One of the sweetest accounts in the Bible is the story of the men on the Emmaus road after the resurrection of Christ in Luke 24. Two followers of the now crucified Jesus were walking on the road, apparently toward their home. As they went they were discussing all that had transpired in Jerusalem the past few days. As they did, Jesus drew near and began to walk with them but their eyes were kept from recognizing him. Jesus asked about their discussion and why they were they so sad. They rehearsed everything that had transpired in the past few days culminating in the confusing reports of certain women and others who had confirmed that angels had told them that Jesus was not in the tomb. And sure enough, he was not.

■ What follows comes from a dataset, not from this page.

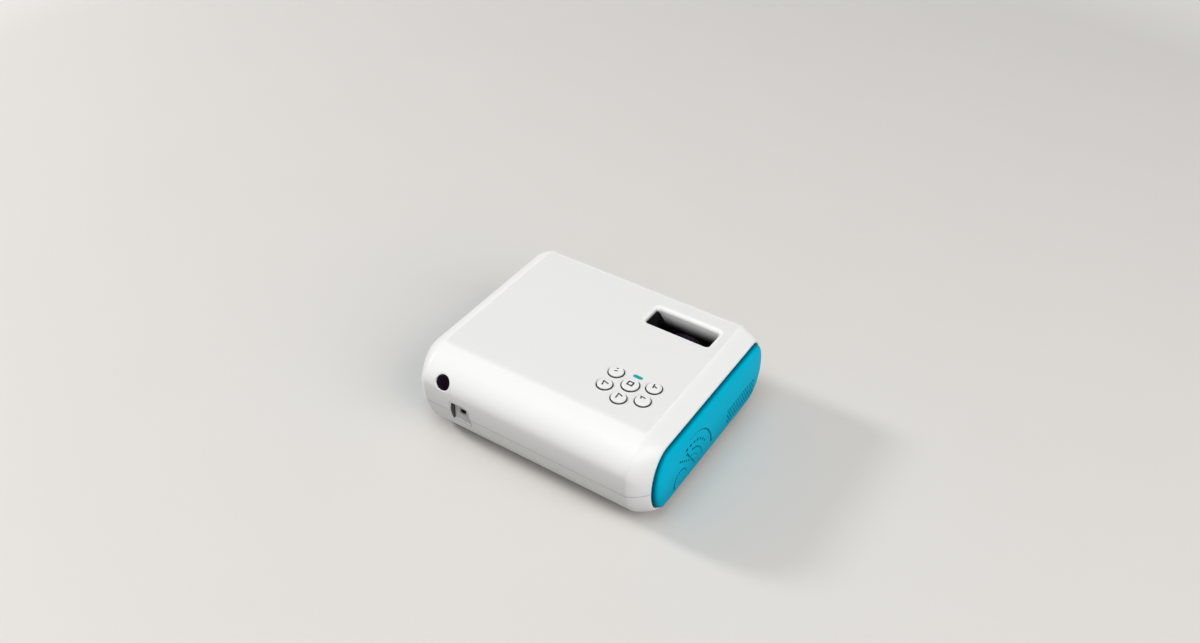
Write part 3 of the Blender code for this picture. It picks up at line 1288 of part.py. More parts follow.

Jesus then began to teach them, beginning with Moses and all the prophets, about everything that was spoken of him in all the Scripture. They listened with rapt attention as they walked. After some time, they arrived at the village to which they were going. As they turned off the road to advance home, they turned and said to Jesus, “Stay with us, for it is toward evening and the day is now far spent.” Jesus obliges and in the breaking of bread with them, Jesus reaches out to hand them the repast, and, ostensibly, the wounds on his wrists were revealed. Immediately their eyes were opened and they realized the one with whom they had been traveling was the resurrected Jesus. And he vanished out of their sight.

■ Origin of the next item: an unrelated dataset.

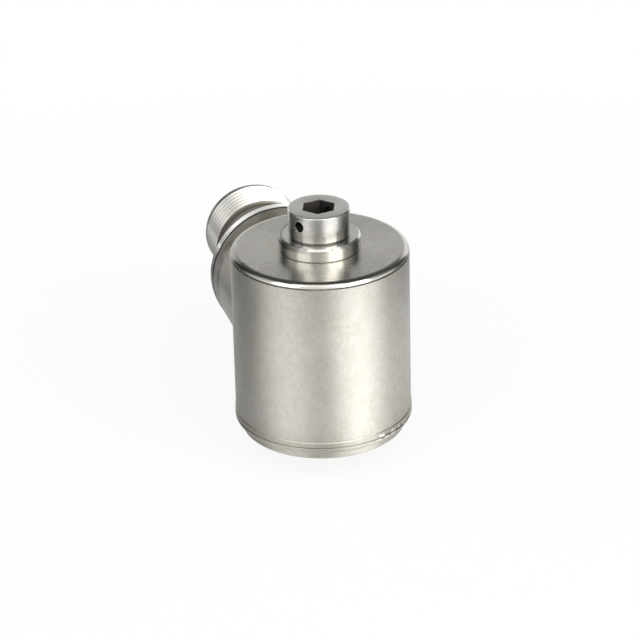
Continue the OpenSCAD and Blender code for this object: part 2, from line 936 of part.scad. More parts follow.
base();
case_shell();
top_boss();
captive_screw();
retaining_ring();
side_neck();
connector_shell();
glass_seal();
contact_pin_a();
contact_pin_b();
lower_insulator();
insulating_sleeve();
element_post();
piezo_ring();
seismic_mass();
upper_insulator();
clamp_nut();
shield_can();
shield_lid();
board_spacers();
board_screws();
circuit_board();
amplifier_chip();
tantalum_capacitors();
chip_resistors();
regulator_diode();
filter_board();
filter_capacitors();
surge_diode();
element_wire();
signal_wire();
common_wire();
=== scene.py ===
"""Dresses the packed vibration sensor: threads, captive screw, weld beads, metal finishes and the stage."""

import math

import bmesh
import bpy
from mathutils import Matrix, Vector


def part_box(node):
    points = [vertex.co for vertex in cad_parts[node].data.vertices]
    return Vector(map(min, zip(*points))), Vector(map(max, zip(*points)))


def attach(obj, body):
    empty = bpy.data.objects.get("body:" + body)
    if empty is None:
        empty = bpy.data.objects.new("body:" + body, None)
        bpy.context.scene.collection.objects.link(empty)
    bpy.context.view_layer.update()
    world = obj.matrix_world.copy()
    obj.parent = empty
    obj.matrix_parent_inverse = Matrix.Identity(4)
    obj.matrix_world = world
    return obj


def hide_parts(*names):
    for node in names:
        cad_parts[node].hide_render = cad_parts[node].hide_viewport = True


bl_info = {
    "name": "Vibration Sensor",
    "version": (1, 0, 0),
    "blender": (4, 5, 0),
    "location": "3D View > Sidebar > Sensor",
    "description": "Threads, screw, weld beads, finishes and stage for a side-entry vibration sensor",
    "category": "Object",
}

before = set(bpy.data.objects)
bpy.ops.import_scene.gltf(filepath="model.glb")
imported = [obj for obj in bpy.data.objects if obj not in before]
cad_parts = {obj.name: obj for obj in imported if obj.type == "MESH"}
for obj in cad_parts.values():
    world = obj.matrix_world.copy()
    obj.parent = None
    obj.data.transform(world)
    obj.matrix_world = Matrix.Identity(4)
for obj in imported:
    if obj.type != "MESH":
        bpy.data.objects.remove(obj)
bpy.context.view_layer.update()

MM = 0.001

# Sizes that the solids give, in metres
SHELL_LOW, SHELL_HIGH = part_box("connector_shell")
SCREW_LOW, SCREW_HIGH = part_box("captive_screw")
CASE_LOW, CASE_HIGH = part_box("case_shell")
BOSS_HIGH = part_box("top_boss")[1]
CONNECTOR_Z = (SHELL_LOW.z + SHELL_HIGH.z) / 2
FLANGE_R = SHELL_HIGH.x
MOUTH_Y = SHELL_HIGH.y
SPIGOT_Y = SHELL_LOW.y
CASE_TOP = CASE_HIGH.z
BOSS_TOP = BOSS_HIGH.z
HEAD_TOP = SCREW_HIGH.z
STUD_END = SCREW_LOW.z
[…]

There is much theology in this passage, not the least of which is the affirmation that the OT is a Christian book that unfolds in all its pages, Jesus Christ. But what struck me this day as I read the passage was the phrase, “Stay with us.” Jesus was going to pass on and keep walking. But their invitation to stay with them was accepted. I don’t think this was simply a social obligation. I think they were fascinated by the conversation along the way about the Christ in the OT and how his suffering was necessary to the plan of redemption. I think they wanted to linger in the presence of this new found friend and learn more. But what I wonder is if they had not longed for Jesus to continue with them…to “Stay with them”…, would they have ever realized the one with whom they had been walking and talking was the resurrected Christ himself?
There is something special in “lingering with Jesus”. Just as I learned there was much benefit to my soul to “hang out” with godly men when I was first saved, I have come to realize that there is great reward, insight, and profit in “staying with Jesus a little longer”. I believe we gain much from walking with Jesus and simply fellowshipping with him, being in his presence, and spending time with him.

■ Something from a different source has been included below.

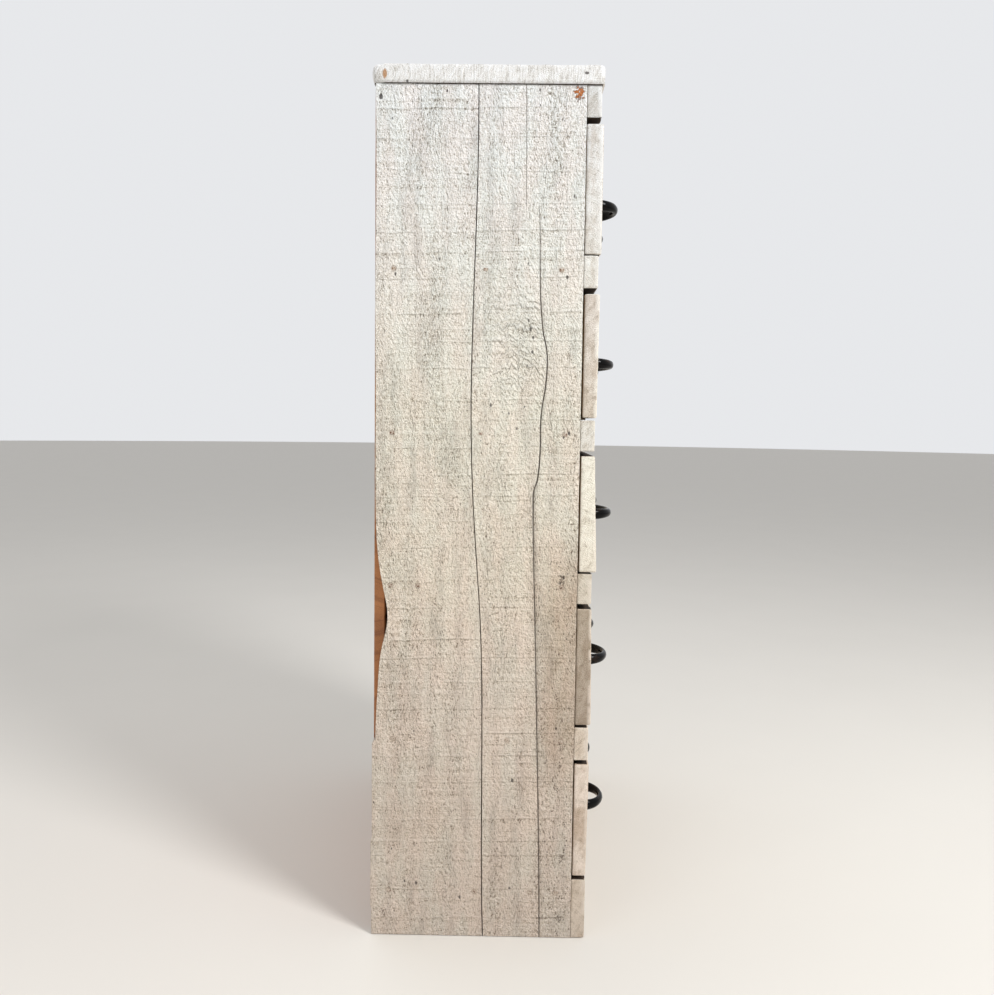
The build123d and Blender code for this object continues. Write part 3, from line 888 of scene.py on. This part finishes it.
# Each back board laps a little over the one below it, so that no light falls through the joint.
BACK_LAP = 1.3 * MM
BACK_BOARDS = sorted(loose_parts("back_boards"), key=lambda box: box[0].z)
planks = []
for number, (low, high) in enumerate(BACK_BOARDS):
    middle = (low.z + high.z) / 2 / MM
    pith = (middle + 34.0 * (-1) ** number, 120.0 - 6 * number)
    seed = 4.0 + 3 * number
    amber = bare_wood(f"old_bare_wood_{number}", LYING, AMBER_PALE, AMBER_DARK, seed, pith, 6.0, 1.0)
    foot = BACK_BOARDS[number - 1][1].z - BACK_LAP if number else low.z
    planks.append(sawn_board(
        f"back_plank_{number}", Vector((low.x, low.y, foot)), high, COARSE,
        Sawing(1.6 * MM, 30.0 + number, LYING), [amber, amber, amber], (1, -1),
    ))
fasten(joined(planks, "back_planks"), CARCASS, "back_wood", "back_boards")

# A nail head's radius below and above, its depth, and how deep its middle is sunk in the back and in the top.
NAIL_FOOT, NAIL_HEAD, NAIL_DEPTH = 3.6 * MM, 3.0 * MM, 1.2 * MM
BACK_SINK, TOP_SINK = 0.5 * MM, 0.9 * MM
# The outer nails of a back board are this far from its ends. Their heights are shares of the board's, and a
# low board has one nail at each upright.
NAIL_INSET = 11 * MM
NAIL_PAIR, NAIL_ALONE = (0.2, 0.8), (0.5,)
LOW_BOARD = 80 * MM
# Y of the top's three rows of nails.
TOP_NAIL_ROWS = (-104 * MM, 30 * MM, 136 * MM)


def nail_stray(number):
    """How far a nail is off its line: up to a few millimetres, and the same in every run."""
    return wobble((number * 0.37, 0.2, 0.1), 61.0, 1.0) * 3 * MM


def nail_heads(name, places, turn, material):
    """Flat round heads of wire nails, sunk into a face."""
    mesh = bmesh.new()
    for place in places:
        bmesh.ops.create_cone(
            mesh, cap_ends=True, segments=10, radius1=NAIL_FOOT, radius2=NAIL_HEAD, depth=NAIL_DEPTH,
            matrix=Matrix.Translation(place) @ turn,
        )
    fasten(finish_mesh(mesh, name, [material]), CARCASS, "nail_iron")


UPRIGHTS = [(low.x + high.x) / 2 for low, high in [
    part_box("left_side_front_board"), *loose_parts("partitions"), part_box("right_side_front_board"),
]]
back_nails = []
for low, high in BACK_BOARDS:
    tall = high.z - low.z
    for x in (low.x + NAIL_INSET, *UPRIGHTS[1:-1], high.x - NAIL_INSET):
        for share in NAIL_PAIR if tall > LOW_BOARD else NAIL_ALONE:
            stray = nail_stray(len(back_nails))
            back_nails.append((x + stray * 0.5, high.y - BACK_SINK, low.z + share * tall + stray))
top_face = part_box("top_board")[1].z
top_nails = []
for x in UPRIGHTS:
    for y in TOP_NAIL_ROWS:
        stray = nail_stray(20 + len(top_nails))
        top_nails.append((x + stray * 0.4, y + stray, top_face - TOP_SINK))
rusty_nail = nail_iron("rusty_nail_head", tone(74, 52, 40), 0.9)
nail_heads("back_nail_heads", back_nails, Matrix.Rotation(-math.pi / 2, 4, "X"), rusty_nail)
nail_heads("top_nail_heads", top_nails, Matrix.Identity(4), painted_nail)


def dress(node, material):
    """A CAD node keeps its shape and takes a finish."""
    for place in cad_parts[node].material_slots:
        place.material = material


dress("partitions", bare_standing)
dress("drawer_bearers", bare_deep)
dress("nails", painted_nail)


# ---------------------------------------------------------------------------------------------- drawers
# The ends of the fronts, from row 1 down: their tint, and how stained they are.
ROW_TINTS = [(251, 252, 254), (239, 234, 233), (265, 270, 272), (202, 197, 190), (272, 272, 274)]
END_STAINS = [0.5, 0.4, 0.1, 0.5, 0.8]
# The drawers' faces share a few finishes, because their boards wore differently.
FACE_TINTS = [(253, 252, 250), (247, 240, 234), (255, 255, 255), (236, 231, 225), (250, 247, 242)]
FACES = [
    worn_paint(
        f"paint_on_fronts_{n}", LYING, (330.0 + 190.0 * n, -60.0 - 8 * n), 44.0 + n, tint,
        saw=0.8, wear=0.65, deepness=0.3,
    )
    for n, tint in enumerate(FACE_TINTS)
]
# A front's slope is measured this far from its foot and its top, and this far in from its end.
FACE_INSET = 8 * MM
FACE_SPOT = 30 * MM
# A bow's thickness at its feet and in its middle, the middle's height against the feet's, and how deep the feet
# are sunk in the face.
PULL_FOOT = 12 * MM
PULL_BAR = 9 * MM
PULL_WAIST = 0.74
PULL_SINK = 0.4 * MM
# It starts as half a ring of radius 1: the radius of its bar, its turns and the corners of its bar.
PULL_RING = 0.2
PULL_TURNS = 28
PULL_RIM = 12


class Front:
    """The face of a CAD drawer front, which may be thicker at its foot than at its top."""

    def __init__(self, node):
        self.low, self.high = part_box(node)
        mesh = bmesh.new()
        mesh.from_mesh(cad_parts[node].data)
        self.tree = BVHTree.FromBMesh(mesh)
        mesh.free()
        self.heights = (self.low.z + FACE_INSET, self.high.z - FACE_INSET)
        self.faces = [self.face(height) for height in self.heights]

    def face(self, height):
        """Y of the face at a height, met by looking from the front."""
        start = Vector((self.low.x + FACE_SPOT, self.low.y - 1, height))
        return self.tree.ray_cast(start, Vector((0, 1, 0)))[0].y

    def face_at(self, height):
        """Y of the face at a height, along the straight slope."""
        share = (height - self.heights[0]) / (self.heights[1] - self.heights[0])
        return self.faces[0] + share * (self.faces[1] - self.faces[0])

    def bend(self, point):
        """A point of the box round the front, moved onto the sloping face."""
        share = (self.high.y - point.y) / (self.high.y - self.low.y)
        return Vector((point.x, self.high.y + share * (self.face_at(point.z) - self.high.y), point.z))


def bow_pull(name, low, high, seat):
    """A bow of round iron bar: half a ring, spun and then drawn out to its length and reach."""
    mesh = bmesh.new()
    upright = Matrix.Translation((1, 0, 0)) @ Matrix.Rotation(math.pi / 2, 4, "X")
    bmesh.ops.create_circle(mesh, segments=PULL_RIM, radius=PULL_RING, matrix=upright)
    bmesh.ops.spin(
        mesh, geom=[*mesh.verts, *mesh.edges], cent=(0, 0, 0), axis=(0, 0, 1), angle=-math.pi, steps=PULL_TURNS,
        use_merge=False, use_duplicate=False,
    )
    half, reach = (high.x - low.x) / 2, seat - low.y
    middle = Vector(((low.x + high.x) / 2, 0, (low.z + high.z) / 2))
    tall = (high.z - low.z) / 2
    for vertex in mesh.verts:
        turn = math.atan2(-vertex.co.y, vertex.co.x)
        outward = (math.hypot(vertex.co.x, vertex.co.y) - 1) / PULL_RING
        upward = vertex.co.z / PULL_RING
        foot = math.cos(turn) ** 2
        thick = (PULL_BAR + (PULL_FOOT - PULL_BAR) * foot) / 2
        height = tall * (PULL_WAIST + (1 - PULL_WAIST) * foot)
        vertex.co = middle + Vector((
            (half - thick + thick * outward) * math.cos(turn),
            seat + PULL_SINK - (reach + PULL_SINK - thick + thick * outward) * math.sin(turn),
            height * upward,
        ))
    bmesh.ops.recalc_face_normals(mesh, faces=mesh.faces)
    return finish_mesh(mesh, name, [iron])


for name in DRAWERS:
    row, column = (int(part) for part in name.replace("row_", "").replace("column_", "").split("_"))
    body = f"drawer_{name}"
    front = Front(f"{FRONT_NAME}{name}")
    seed = 40.0 + 3 * row + column
    middle = (front.low.z + front.high.z) / 2 / MM
    face_paint = FACES[(row * 2 + column) % len(FACES)]
    if column == 1:
        pith = (-60.0, middle + 150.0 * (-1) ** row)
        marks = rubbed_end(front.low.y / MM, END_STAINS[row - 1])
        row_end = painted_end(f"end_of_row_{row}", 1, 2, pith, seed, 3.4, ROW_TINTS[row - 1], 0.6, marks)
    # A front's top and foot face gaps and take the painted shade.
    piece = sawn_board(
        f"front_panel_{name}", front.low, front.high, FINE, Sawing(5.5 * MM, seed, LYING, 1.4),
        [face_paint, row_end, bare_lying, gap_shade], (1, 1), front.bend, shaded=[(2, 1), (2, -1)],
    )
    fasten(piece, body, "painted_wood", f"{FRONT_NAME}{name}")
    dress(f"drawer_box_{name}", bare_deep)
    low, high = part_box(f"pull_{name}")
    seat = front.face_at((low.z + high.z) / 2)
    fasten(bow_pull(f"bow_{name}", low, high, seat), body, "pull_iron", f"pull_{name}")


# ---------------------------------------------------------------------------------------------- stage
def lamp(name, place, aim, width, watts):
    """A round soft white lamp that shines at a point."""
    data = bpy.data.lights.new(name, "AREA")
    data.shape, data.size, data.energy = "DISK", width, watts
    made = bpy.data.objects.new(name, data)
    bpy.context.scene.collection.objects.link(made)
    made.location = place
    made.rotation_mode = "QUATERNION"
    made.rotation_quaternion = (Vector(aim) - Vector(place)).to_track_quat("-Z", "Y")


def floor():
    """A wide pale floor, a hair below the cabinet."""
    f = Finish("pale_floor")
    x, y = f.place()[:2]
    colour = f.mix(f.noise(x / 300, y / 300, 0.0) * 0.5, tone(226, 222, 215), tone(220, 216, 209))
    material = f.done(Base_Color=colour, Roughness=0.7)
    mesh = bmesh.new()
    bmesh.ops.create_circle(mesh, segments=96, radius=30.0, cap_ends=True)
    piece = finish_mesh(mesh, "floor", [material])
    piece.location.z = -0.0005


def surroundings(light, seen):
    """Even light all round, and a pale backdrop for the camera and for mirror reflections."""
    world = bpy.data.worlds.new("studio")
    bpy.context.scene.world = world
    world.use_nodes = True
    tree = world.node_tree
    shown = tree.nodes["Background"]
    shown.inputs["Color"].default_value = light
    backdrop = tree.nodes.new("ShaderNodeBackground")
    backdrop.inputs["Color"].default_value = seen
    path = tree.nodes.new("ShaderNodeLightPath")
    share = path.outputs["Is Camera Ray"]
    for ray in ("Is Glossy Ray", "Is Transmission Ray"):
        either = tree.nodes.new("ShaderNodeMath")
        either.operation = "MAXIMUM"
        tree.links.new(share, either.inputs[0])
        tree.links.new(path.outputs[ray], either.inputs[1])
        share = either.outputs[0]
    mixed = tree.nodes.new("ShaderNodeMixShader")
    tree.links.new(share, mixed.inputs[0])
    tree.links.new(shown.outputs[0], mixed.inputs[1])
    tree.links.new(backdrop.outputs[0], mixed.inputs[2])
    tree.links.new(mixed.outputs[0], tree.nodes["World Output"].inputs["Surface"])


FOCAL_PIXELS = 931.6
PICTURE_WIDTH = 994
CAMERA_PLACE = (-1.7214, -0.0204, 0.7924)
CAMERA_PITCH, CAMERA_YAW, CAMERA_ROLL = (math.radians(angle) for angle in (4.716, 0.712, -0.779))


def camera():
    """Stands where the photo was taken from."""
    data = bpy.data.cameras.new("camera")
    data.sensor_width = 36.0
    data.lens = data.sensor_width * FOCAL_PIXELS / PICTURE_WIDTH
    data.clip_start = 0.01
    made = bpy.data.objects.new("camera", data)
    bpy.context.scene.collection.objects.link(made)
    made.location = CAMERA_PLACE
    level = math.cos(CAMERA_PITCH)
    sight = Vector((level * math.cos(CAMERA_YAW), level * math.sin(CAMERA_YAW), -math.sin(CAMERA_PITCH)))
    made.rotation_mode = "QUATERNION"
    turned = sight.to_track_quat("-Z", "Y").to_matrix() @ Matrix.Rotation(-CAMERA_ROLL, 3, "Z")
    made.rotation_quaternion = turned.to_quaternion()
    bpy.context.scene.camera = made


floor()
surroundings((0.55, 0.555, 0.565, 1), (0.80, 0.81, 0.83, 1))
lamp("window", (-2.4, -2.4, 2.9), (0, 0, 0.75), 1.2, 128)
lamp("fill", (-3.0, 2.2, 1.6), (0, 0, 0.7), 2.4, 21)
lamp("overhead", (0.6, 0.8, 3.4), (0, 0, 0.6), 2.2, 20)
camera()

bpy.context.scene.view_settings.view_transform = "Standard"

Over the years, there have been many nights when I go out for a walk just to be with Jesus. I have no agenda. I have no prayer list. Often I will actually open this time of interaction with the words, “Lord, I just want to walk with you tonight. I just want to be in your presence. I just what to chat with you tonight as two friends walking down a country road.” The conversation goes wherever the Spirit leads and I just talk with the Lord. I trust that is not in any way irreverent and I do not think it is. These have been especially poignant times of fellowship. Sometimes I sing. Sometimes I’ll reminisce saying something like, “Lord, remember the time…” Of course he remembers the time…he remembers every time. But I’m talking to my friend as we walk and it is a boon to my soul. It is like me saying, “stay with me a while Jesus… I need more time with you.” This was never truer than when I was diagnosed with breast cancer. My fellowship with Christ and the sense of his walking with me through that trial was profound, comforting, and reassuring. I have never before sensed a greater presence of Christ.
I wonder what good to our souls would come if we lingered with Jesus a little more. It proved to be life changing for those two me on the Emmaus road. It has been life changing for me. I trust it will be for you.